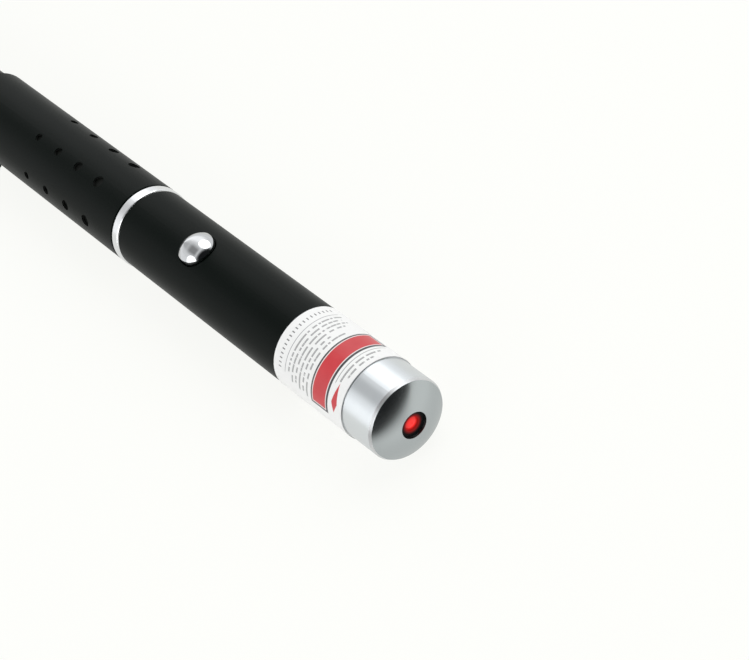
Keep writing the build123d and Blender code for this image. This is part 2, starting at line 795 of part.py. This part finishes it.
# Pocket clip: one strip of spring steel that rises from a washer under the tail cap, runs forward
# over the slim part of the barrel, dips to touch the thick part and turns up at the tip
strip_x = (tube_back + washer_back) / 2
tip_x = shoulder + clip_lap
touch_height = rear_radius + press_gap + clip_thickness / 2
with BuildPart() as pocket_clip:
    with BuildSketch(Plane(origin=(0, 0, 0), x_dir=(1, 0, 0), z_dir=clip_across)):
        with BuildLine():
            FilletPolyline(
                (strip_x, washer_radius - clip_thickness),
                (strip_x, clip_height),
                (tip_x - clip_dip_back, clip_height - clip_fall),
                (tip_x - clip_touch_back, touch_height),
                (tip_x, touch_height + clip_tip_lift),
                radius=clip_bend_radius,
            )
        trace(line_width=clip_thickness)
    extrude(amount=clip_width / 2, both=True)
    with BuildSketch(Plane(origin=(0, 0, 0), x_dir=(1, 0, 0), z_dir=clip_out)):
        with BuildLine():
            Polyline(
                (washer_back - overrun, -clip_width / 2),
                (strip_x + clip_bend_radius, -clip_width / 2),
                (tip_x + clip_thickness / 2, -clip_tip_width / 2),
                (tip_x + clip_thickness / 2, clip_tip_width / 2),
                (strip_x + clip_bend_radius, clip_width / 2),
                (washer_back - overrun, clip_width / 2),
                close=True,
            )
        make_face()
        fillet(vertices().group_by(Axis.X)[-1], clip_tip_radius)
    extrude(amount=clip_outer + overrun, mode=Mode.INTERSECT)
    turn_tube(tube_back, washer_back, washer_radius, plug_bore_radius)
finish(pocket_clip.part, "pocket_clip")

# Tail cap: a plain cap whose spigot screws into the plug and holds the clip's washer
with BuildPart() as tail_cap:
    turn_tube(washer_back, tail_end, tail_radius, 0)
    turn_tube(spigot_front, washer_back, spigot_radius, 0)
    chamfer(widest(circles_at(tail_cap, tail_end)), tail_edge)
finish(tail_cap.part, "tail_cap")
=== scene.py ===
import json
import math

import bmesh
import bpy
from mathutils import Matrix, Vector


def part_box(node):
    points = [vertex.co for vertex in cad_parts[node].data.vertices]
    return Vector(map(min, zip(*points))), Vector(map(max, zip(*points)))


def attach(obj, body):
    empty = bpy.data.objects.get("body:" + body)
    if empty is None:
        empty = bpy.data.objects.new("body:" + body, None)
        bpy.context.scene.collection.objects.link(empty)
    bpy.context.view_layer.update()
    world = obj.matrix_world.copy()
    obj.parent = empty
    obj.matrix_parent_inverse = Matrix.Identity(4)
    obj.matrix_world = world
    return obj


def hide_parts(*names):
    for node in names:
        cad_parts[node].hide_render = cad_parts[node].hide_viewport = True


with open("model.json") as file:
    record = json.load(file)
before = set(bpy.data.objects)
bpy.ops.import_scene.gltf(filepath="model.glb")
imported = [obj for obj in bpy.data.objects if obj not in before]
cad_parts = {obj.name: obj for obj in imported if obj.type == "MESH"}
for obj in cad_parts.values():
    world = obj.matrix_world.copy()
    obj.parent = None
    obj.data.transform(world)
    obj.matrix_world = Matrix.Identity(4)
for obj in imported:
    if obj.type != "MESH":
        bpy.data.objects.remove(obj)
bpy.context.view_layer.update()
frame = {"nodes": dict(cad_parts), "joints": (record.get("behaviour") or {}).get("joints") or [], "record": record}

# The laser pointer's finishes, thread and studio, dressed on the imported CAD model. Lengths are in
# metres, in the row frame: +X along the beam, +Z to the push button. The materials work in
# millimetres, and in degrees round the pen's axis from +Z towards +Y.
MM = 0.001


def rgb(red, green, blue):
    return (red, green, blue, 1.0)


# Stations and radii, read from the frame
_, NOSE_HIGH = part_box("nose_cap")
LABEL_LOW, LABEL_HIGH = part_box("label_sleeve")
_, FRONT_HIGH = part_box("front_barrel")
REAR_LOW, REAR_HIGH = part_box("rear_barrel")
RING_LOW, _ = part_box("centre_ring")
BUSH_LOW, BUSH_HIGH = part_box("joint_bush")
CELL_LOW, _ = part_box("front_cell")
REAR_CELL_LOW, REAR_CELL_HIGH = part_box("rear_cell")
BOARD_LOW, BOARD_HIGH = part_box("driver_board")
RESISTORS_LOW, RESISTORS_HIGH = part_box("board_resistors")
FLOOR_Z = REAR_LOW.z - 0.01 * MM

# Where finishes change, in millimetres
EDGE_SOFT = 0.02
CHAMFER_BACK = NOSE_HIGH.x / MM - 2.06
FACE_BACK = NOSE_HIGH.x / MM - 1.62
BARE_END = FRONT_HIGH.x / MM - 0.02
PITS_FRONT = RING_LOW.x / MM - 5.0
PITS_BACK = RING_LOW.x / MM - 30.0
PIT_MOUTH = REAR_HIGH.y / MM - 0.12
PIT_FLOOR = REAR_HIGH.y / MM - 0.36
GLOW_HALF = 1.05                        # the radius where the beam's glow has fallen to half
GLOW_SOFT = 1.5

# The label's blank bars: millimetres back from its front edge, first angle, last angle
BARS = (
    (8.3, -74.0, 30.0),
    (9.2, -70.0, 12.0),
    (10.1, -72.0, 44.0),
    (11.0, -66.0, 50.0),
    (11.9, -70.0, 46.0),
    (12.8, -58.0, 52.0),
    (1.05, -16.0, 26.0),
    (1.9, -26.0, 44.0),
)

# Slots that share one kind of finish: low and high tone, and for mouldings their roughness too
WIRES = (
    ("spring_steel", rgb(0.55, 0.56, 0.57), rgb(0.66, 0.67, 0.68)),
    ("nickel", rgb(0.64, 0.62, 0.57), rgb(0.74, 0.72, 0.67)),
    ("tinned_lead", rgb(0.62, 0.62, 0.63), rgb(0.72, 0.72, 0.73)),
    ("cell_can", rgb(0.58, 0.58, 0.58), rgb(0.68, 0.68, 0.67)),
)
MOULDINGS = (
    ("chip_black", rgb(0.022, 0.022, 0.023), rgb(0.04, 0.04, 0.041), 0.45, 0.6),
    ("capacitor_yellow", rgb(0.66, 0.42, 0.06), rgb(0.78, 0.53, 0.10), 0.35, 0.5),
    ("carrier_black", rgb(0.035, 0.035, 0.037), rgb(0.06, 0.06, 0.062), 0.45, 0.62),
    ("plunger_white", rgb(0.74, 0.74, 0.72), rgb(0.84, 0.84, 0.82), 0.35, 0.5),
)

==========

> SHORT TASK
Emit only the lines from the one containing "record = json.load(file)" through the one containing "FLOOR_Z = REAR_LOW.z - 0.01 * MM", copied exactly.

> RESULT OF THE TASK
    record = json.load(file)
before = set(bpy.data.objects)
bpy.ops.import_scene.gltf(filepath="model.glb")
imported = [obj for obj in bpy.data.objects if obj not in before]
cad_parts = {obj.name: obj for obj in imported if obj.type == "MESH"}
for obj in cad_parts.values():
    world = obj.matrix_world.copy()
    obj.parent = None
    obj.data.transform(world)
    obj.matrix_world = Matrix.Identity(4)
for obj in imported:
    if obj.type != "MESH":
        bpy.data.objects.remove(obj)
bpy.context.view_layer.update()
frame = {"nodes": dict(cad_parts), "joints": (record.get("behaviour") or {}).get("joints") or [], "record": record}

# The laser pointer's finishes, thread and studio, dressed on the imported CAD model. Lengths are in
# metres, in the row frame: +X along the beam, +Z to the push button. The materials work in
# millimetres, and in degrees round the pen's axis from +Z towards +Y.
MM = 0.001


def rgb(red, green, blue):
    return (red, green, blue, 1.0)


# Stations and radii, read from the frame
_, NOSE_HIGH = part_box("nose_cap")
LABEL_LOW, LABEL_HIGH = part_box("label_sleeve")
_, FRONT_HIGH = part_box("front_barrel")
REAR_LOW, REAR_HIGH = part_box("rear_barrel")
RING_LOW, _ = part_box("centre_ring")
BUSH_LOW, BUSH_HIGH = part_box("joint_bush")
CELL_LOW, _ = part_box("front_cell")
REAR_CELL_LOW, REAR_CELL_HIGH = part_box("rear_cell")
BOARD_LOW, BOARD_HIGH = part_box("driver_board")
RESISTORS_LOW, RESISTORS_HIGH = part_box("board_resistors")
FLOOR_Z = REAR_LOW.z - 0.01 * MM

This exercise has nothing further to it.